"""

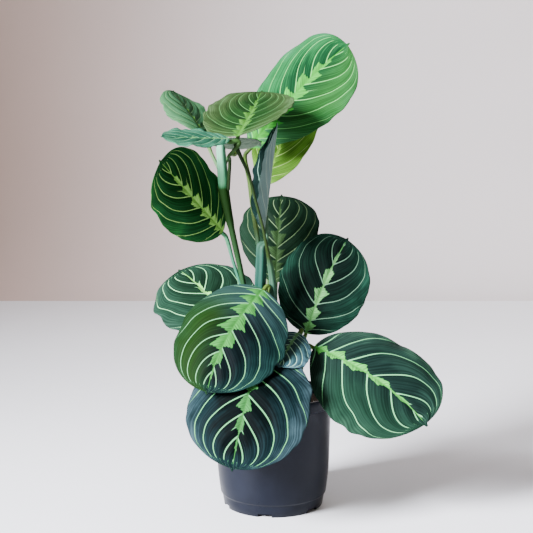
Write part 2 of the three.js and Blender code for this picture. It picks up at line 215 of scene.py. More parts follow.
# Stems and petioles: points along the axis, the radius at each, how deep the grooves are as a share
# of it, and the colours from foot to top
PETIOLE_RADIUS = 1.6
STEM_FOOT = 84
STEMS = {
    "stem_left": dict(
        points=((-12, 2, STEM_FOOT), (-19, 1, 158), (-27, 0, 205), (-39, 0, 262), (-41, 0, 271),
                (-46, 0, 297), (-46.5, 0, 303), (-49, 0, 341)),
        radii=(2.8, 2.6, 2.5, 2.9, 3.8, 4.9, 5, 4.2), groove=0.06,
        colours=((0, "#20402c"), (0.5, "#204024"), (0.7, "#203c1c"), (0.745, "#142c0c"),
                 (0.85, "#14300c"), (0.875, "#408058"), (1, "#5c9878"))),
    "stem_centre": dict(
        carries="top", groove=0.08,
        points=((0, 7, STEM_FOOT), (-6, 6, 150), (-10, 6, 206), (-15, 18, 250), (-20, 31, 283),
                (-23, 45, 305)),
        radii=(2.8, 2.6, 2.4, 2.2, 2.4, 2.4),
        colours=((0, "#386050"), (0.55, "#345840"), (0.62, "#384c20"), (1, "#3c5424"))),
    "sheath_folded": dict(
        carries="folded", groove=0.16,
        points=((-3, -5, STEM_FOOT), (-8, -6, 150), (-12.5, -6, 206), (-11.5, -7, 238),
                (-11, -7.5, 247)),
        radii=(3.2, 4.6, 5.3, 5, 4.8),
        colours=((0, "#10302a"), (0.5, "#143a32"), (0.8, "#204438"), (1, "#405c40"))),
    "petiole_top_back": dict(
        carries="top_back", points=((-4, 21, STEM_FOOT), (-5, 50, 205), (-9, 78, 262))),
    "petiole_crown": dict(
        carries="crown",
        points=((6, -3, STEM_FOOT), (2, -6, 160), (-0.5, -6, 206), (-2, -9, 222),
                (-6, -24, 246), (-10, -35, 268), (-16, -42, 291), (-22, -45, 314)),
        radii=(2.4, 3, 3.6, 3, 1.5, 1.3, 1.3, 1.3), groove=0.07,
        colours=((0, "#20402c"), (0.4, "#305040"), (0.5, "#34543c"), (0.54, "#283818"),
                 (0.85, "#14240e"), (1, "#1c3414"))),
    "petiole_upper_left": dict(
        carries="upper_left", points=((-46.5, 0, 306), (-51, 6, 318), (-58, 13, 332))),
    "petiole_level_left": dict(
        carries="level_left",
        points=((-42, -2, 298), (-41, -6, 310), (-40, -14, 326), (-40, -38, 331), (-35, -57, 337)),
        colours=((0, "#1c2c14"), (0.5, "#203418"), (0.8, "#28401c"), (1, "#2c4c24"))),
    "petiole_left": dict(
        carries="left", points=((-22, 0, 180), (-28.5, 5, 200), (-33, 5, 216), (-38, 4, 232)),
        colours=((0, "#286450"), (0.5, "#306850"), (0.85, "#3c704c"), (1, "#48783c"))),
    "petiole_level_back": dict(
        carries="level_back", points=((-46, 2, 310), (-45, 12, 322), (-41, 26, 330))),
    "petiole_back": dict(carries="back", points=((5, 20, STEM_FOOT), (4, 32, 150), (2, 40, 182))),
    "petiole_right_back": dict(
        carries="right_back", points=((14, 4, STEM_FOOT), (22, 6, 130), (25, 9, 145))),
    "petiole_low_left": dict(
        carries="low_left", points=((-20, -9, STEM_FOOT), (-25, -13, 130), (-26, -12, 148))),
    "petiole_front": dict(
        carries="front", points=((-9, -14, STEM_FOOT), (-10, -15, 160), (-7, -14, 194), (-5, -13, 206))),
    "petiole_right": dict(
        carries="right", points=((15, -4, STEM_FOOT), (26, -9, 130), (29, -11, 150))),
    "petiole_bottom": dict(
        carries="bottom", points=((-2, -20, STEM_FOOT), (-5, -21, 130), (-8, -21, 155))),
    "petiole_curled": dict(
        carries="curled", points=((10, -14, STEM_FOOT), (18, -11, 140), (24, -8, 160))),
}
PETIOLE_COLOURS = (
    (0, "#385c44"), (0.45, "#446438"), (0.8, "#4c642c"), (0.9, "#3c501c"), (1, "#5c7c38"))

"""

Extract all of the data above without altering anything.

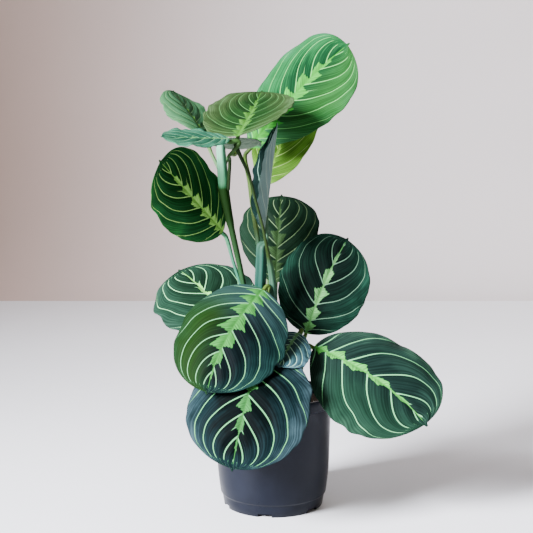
Write part 2 of the three.js and Blender code for this picture. It picks up at line 215 of scene.py. More parts follow.
# Stems and petioles: points along the axis, the radius at each, how deep the grooves are as a share
# of it, and the colours from foot to top
PETIOLE_RADIUS = 1.6
STEM_FOOT = 84
STEMS = {
    "stem_left": dict(
        points=((-12, 2, STEM_FOOT), (-19, 1, 158), (-27, 0, 205), (-39, 0, 262), (-41, 0, 271),
                (-46, 0, 297), (-46.5, 0, 303), (-49, 0, 341)),
        radii=(2.8, 2.6, 2.5, 2.9, 3.8, 4.9, 5, 4.2), groove=0.06,
        colours=((0, "#20402c"), (0.5, "#204024"), (0.7, "#203c1c"), (0.745, "#142c0c"),
                 (0.85, "#14300c"), (0.875, "#408058"), (1, "#5c9878"))),
    "stem_centre": dict(
        carries="top", groove=0.08,
        points=((0, 7, STEM_FOOT), (-6, 6, 150), (-10, 6, 206), (-15, 18, 250), (-20, 31, 283),
                (-23, 45, 305)),
        radii=(2.8, 2.6, 2.4, 2.2, 2.4, 2.4),
        colours=((0, "#386050"), (0.55, "#345840"), (0.62, "#384c20"), (1, "#3c5424"))),
    "sheath_folded": dict(
        carries="folded", groove=0.16,
        points=((-3, -5, STEM_FOOT), (-8, -6, 150), (-12.5, -6, 206), (-11.5, -7, 238),
                (-11, -7.5, 247)),
        radii=(3.2, 4.6, 5.3, 5, 4.8),
        colours=((0, "#10302a"), (0.5, "#143a32"), (0.8, "#204438"), (1, "#405c40"))),
    "petiole_top_back": dict(
        carries="top_back", points=((-4, 21, STEM_FOOT), (-5, 50, 205), (-9, 78, 262))),
    "petiole_crown": dict(
        carries="crown",
        points=((6, -3, STEM_FOOT), (2, -6, 160), (-0.5, -6, 206), (-2, -9, 222),
                (-6, -24, 246), (-10, -35, 268), (-16, -42, 291), (-22, -45, 314)),
        radii=(2.4, 3, 3.6, 3, 1.5, 1.3, 1.3, 1.3), groove=0.07,
        colours=((0, "#20402c"), (0.4, "#305040"), (0.5, "#34543c"), (0.54, "#283818"),
                 (0.85, "#14240e"), (1, "#1c3414"))),
    "petiole_upper_left": dict(
        carries="upper_left", points=((-46.5, 0, 306), (-51, 6, 318), (-58, 13, 332))),
    "petiole_level_left": dict(
        carries="level_left",
        points=((-42, -2, 298), (-41, -6, 310), (-40, -14, 326), (-40, -38, 331), (-35, -57, 337)),
        colours=((0, "#1c2c14"), (0.5, "#203418"), (0.8, "#28401c"), (1, "#2c4c24"))),
    "petiole_left": dict(
        carries="left", points=((-22, 0, 180), (-28.5, 5, 200), (-33, 5, 216), (-38, 4, 232)),
        colours=((0, "#286450"), (0.5, "#306850"), (0.85, "#3c704c"), (1, "#48783c"))),
    "petiole_level_back": dict(
        carries="level_back", points=((-46, 2, 310), (-45, 12, 322), (-41, 26, 330))),
    "petiole_back": dict(carries="back", points=((5, 20, STEM_FOOT), (4, 32, 150), (2, 40, 182))),
    "petiole_right_back": dict(
        carries="right_back", points=((14, 4, STEM_FOOT), (22, 6, 130), (25, 9, 145))),
    "petiole_low_left": dict(
        carries="low_left", points=((-20, -9, STEM_FOOT), (-25, -13, 130), (-26, -12, 148))),
    "petiole_front": dict(
        carries="front", points=((-9, -14, STEM_FOOT), (-10, -15, 160), (-7, -14, 194), (-5, -13, 206))),
    "petiole_right": dict(
        carries="right", points=((15, -4, STEM_FOOT), (26, -9, 130), (29, -11, 150))),
    "petiole_bottom": dict(
        carries="bottom", points=((-2, -20, STEM_FOOT), (-5, -21, 130), (-8, -21, 155))),
    "petiole_curled": dict(
        carries="curled", points=((10, -14, STEM_FOOT), (18, -11, 140), (24, -8, 160))),
}
PETIOLE_COLOURS = (
    (0, "#385c44"), (0.45, "#446438"), (0.8, "#4c642c"), (0.9, "#3c501c"), (1, "#5c7c38"))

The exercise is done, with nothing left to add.